Fields stayed at Iowa State, earning a master’s in agricultural economics in 1994. She worked on the ISU campus as the program coordinator of Vision 2020, which was funded by the Kellogg Foundation. The project looked at food systems professions education and established groundbreaking partnerships with Iowa’s community colleges.
Fields brought energy and leadership to the project, according to Gerald Klonglan, ISU professor emeritus of sociology who was the Vision 2020 program director.
“Ann walked in the door and had all the skills and enthusiasm we needed,” he said. “She got to know people from all over the country. She was very much in demand from other leaders in higher ed.”
To the head of the class
While working with Vision 2020, Fields started taking courses in higher education.
“I was thinking I might like to teach at the community college level,” she said. “Then [university professor of higher education] Larry Ebbers [’62, MS ’68, PhD ’72] said, ‘Well, you might as well finish your PhD.’” Ebbers became her major professor and mentor.
Fields finished her PhD in educational leadership and policy studies in 2001 and was working part time at Iowa State on a grant she had written for women and minorities in higher education. At the same time, she began teaching on an adjunct basis for William Penn’s College for Working Adults in West Des Moines.
“Teaching in the College for Working Adults, I was teaching other nontraditional students,” Fields said. “That was very interesting because I knew exactly where they were coming from.”
That part-time teaching job eventually turned into a full-time tenured faculty position at William Penn’s traditional campus in Oskaloosa. She became director of retention and learning, chaired the Faculty Council, and became involved with the building committee.
Fields’ practical, organizational skills caught the attention of the university’s Board of Trustees. William Penn was struggling to keep up with a rapidly expanding student population – the combined enrollments of the traditional campus and the College for Working Adults had grown from 400 students to 1,400 students in just 10 years.

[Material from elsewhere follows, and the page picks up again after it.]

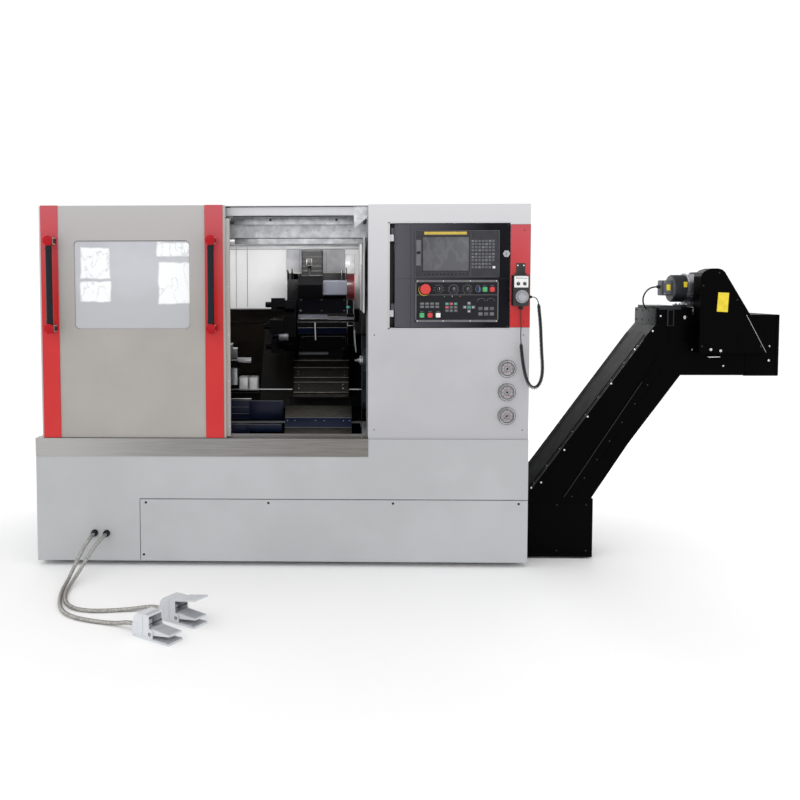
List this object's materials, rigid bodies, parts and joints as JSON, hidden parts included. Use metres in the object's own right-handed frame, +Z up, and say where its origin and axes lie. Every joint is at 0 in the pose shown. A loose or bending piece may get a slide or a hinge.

She was named vice president of operations and systems, and when the university president announced his retirement, Fields was named provost. She became interim president in June 2009 and was named the university’s 26th president in February 2010.
A new kind of leadership
Lining the hallway of Penn Hall, the university’s administration building, are 25 portraits of stern men: the former presidents of William Penn University.
“And here’s ‘happy Ann,’” Fields laughs. “When I look at those pictures, I think, ‘Where are all the women?’”
Fields is the first female president of William Penn and is nontraditional in more ways than her gender and her educational journey.
She drives a tiny, red Honda Fit, dusty from her 30-mile, partially-gravel-road commute to campus each day.
She knows most of her students by name and hometown.
She gets up to her elbows in mulch during campus beautification day, working shoulder to shoulder with students, faculty, and staff as they pull weeds, push wheelbarrows, rake leaves, and beautify flower beds.
She lives on a 60-acre organic farm five miles south of Knoxville, Iowa, with her second husband, Lanny, a social worker for the Iowa Department of Human Services. They raise goats and chickens and also have, she says, “horses and mules, dogs and cats.”
“We go home and saddle up the horses, and we can ride for an hour on our own property,” she says. “People talk about having balance. THIS is balance.”
Fields was inaugurated as William Penn’s newest president the first weekend in October.
Klonglan was one of the speakers at the inauguration ceremony.
“It was a very special event,” he said. “Ann will be a major contributor to higher education in general and certainly in the state of Iowa. It was a great day for Iowa State as well as it was for William Penn.”